--- Work instructions ---
Print all of the data exactly as written.

--- Collected material ---

= = = =

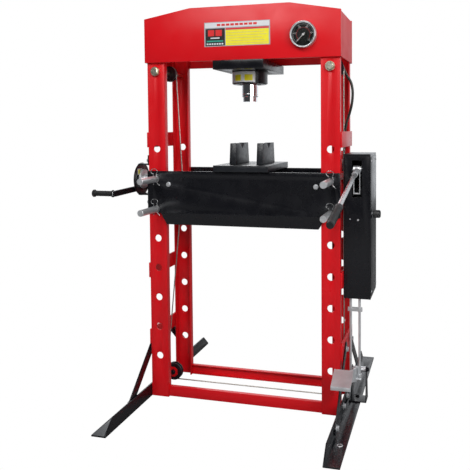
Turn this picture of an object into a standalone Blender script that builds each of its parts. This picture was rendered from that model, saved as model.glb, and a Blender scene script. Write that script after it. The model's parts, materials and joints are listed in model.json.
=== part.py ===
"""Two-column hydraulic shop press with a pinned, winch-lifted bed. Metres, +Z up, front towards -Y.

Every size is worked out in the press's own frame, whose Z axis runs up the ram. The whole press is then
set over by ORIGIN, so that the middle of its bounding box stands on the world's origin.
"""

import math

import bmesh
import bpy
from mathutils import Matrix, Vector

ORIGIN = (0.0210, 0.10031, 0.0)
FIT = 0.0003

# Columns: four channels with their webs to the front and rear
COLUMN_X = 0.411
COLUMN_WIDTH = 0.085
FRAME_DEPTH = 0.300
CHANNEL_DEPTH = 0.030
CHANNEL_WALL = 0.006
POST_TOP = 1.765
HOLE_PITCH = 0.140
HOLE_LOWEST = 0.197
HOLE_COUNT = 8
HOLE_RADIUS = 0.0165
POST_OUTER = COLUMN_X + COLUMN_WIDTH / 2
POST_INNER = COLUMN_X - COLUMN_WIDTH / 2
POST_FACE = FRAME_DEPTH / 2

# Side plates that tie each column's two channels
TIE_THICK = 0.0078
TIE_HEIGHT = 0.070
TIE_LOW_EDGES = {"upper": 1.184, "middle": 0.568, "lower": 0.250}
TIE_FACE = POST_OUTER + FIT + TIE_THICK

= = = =

--- Written response ---
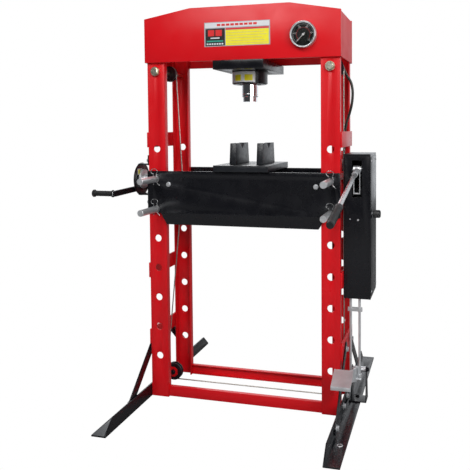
Turn this picture of an object into a standalone Blender script that builds each of its parts. This picture was rendered from that model, saved as model.glb, and a Blender scene script. Write that script after it. The model's parts, materials and joints are listed in model.json.
=== part.py ===
"""Two-column hydraulic shop press with a pinned, winch-lifted bed. Metres, +Z up, front towards -Y.

Every size is worked out in the press's own frame, whose Z axis runs up the ram. The whole press is then
set over by ORIGIN, so that the middle of its bounding box stands on the world's origin.
"""

import math

import bmesh
import bpy
from mathutils import Matrix, Vector

ORIGIN = (0.0210, 0.10031, 0.0)
FIT = 0.0003

# Columns: four channels with their webs to the front and rear
COLUMN_X = 0.411
COLUMN_WIDTH = 0.085
FRAME_DEPTH = 0.300
CHANNEL_DEPTH = 0.030
CHANNEL_WALL = 0.006
POST_TOP = 1.765
HOLE_PITCH = 0.140
HOLE_LOWEST = 0.197
HOLE_COUNT = 8
HOLE_RADIUS = 0.0165
POST_OUTER = COLUMN_X + COLUMN_WIDTH / 2
POST_INNER = COLUMN_X - COLUMN_WIDTH / 2
POST_FACE = FRAME_DEPTH / 2

# Side plates that tie each column's two channels
TIE_THICK = 0.0078
TIE_HEIGHT = 0.070
TIE_LOW_EDGES = {"upper": 1.184, "middle": 0.568, "lower": 0.250}
TIE_FACE = POST_OUTER + FIT + TIE_THICK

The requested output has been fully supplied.